To call the cut of prime rib on each plate "generous" would miss the point. It was a thick slab of beef, perfectly done for prime rib, i.e. juicy and rare. Alongside the meat were peas and pearl onions, and tatties-an'-neeps, mashed potatoes and turnips.
What's a haggis?
At the same time, bowls of the haggis were delivered to each table, ready to be shared. Haggis is one of those fine dishes that more people would enjoy if they didn't think too much about it. It's actually not so different from sausage, which features ground meat and fillers stuffed into a casing made from an animal's innards (or, these days, sometimes plastic) and then cooked.
Haggis consists basically of ground lamb, oatmeal or rice, and lots of spices, but what often gives one pause is that haggis is cooked in a sheep's stomach.
The Brae Loch's haggis, which they only prepare once a year, was beautifully spiced to bring out the flavor of the lamb, moist without being oily, and a rare treat for those of us who love the dish, but live on the opposite side of the Atlantic from most of the world's cooks trained in its preparation.
Postscript
No one could have admitted to needing dessert following this meal ("thorough" seems an inadequate word to describe the feast), but the delivered delicacy was so appetizing that we felt obligated to try it.

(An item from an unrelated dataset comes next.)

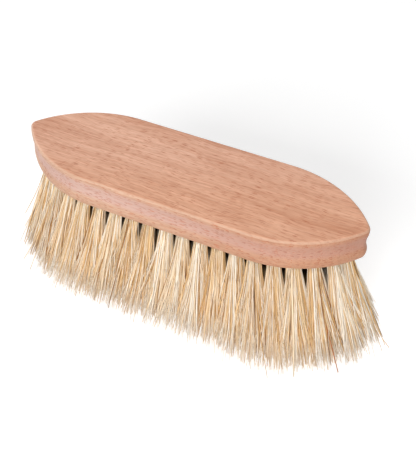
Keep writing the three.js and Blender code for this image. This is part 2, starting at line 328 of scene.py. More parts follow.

It was a rum-soaked shortcake spread with raspberry glaze, a half peach perched atop, with whipped cream and a pirouette cookie for good measure. Also served were the Brae Loch's rich coffee, and a small plate of shortbread cookies.
Fortunately, there's lots of leftover haggis at the end of a Robert Burns Dinner, so those who asked were presented a "doggie-bag" container full to take home. Frozen and enjoyed sparingly, it might just hold us until next January's Burns Dinner. But I wouldn't count on it.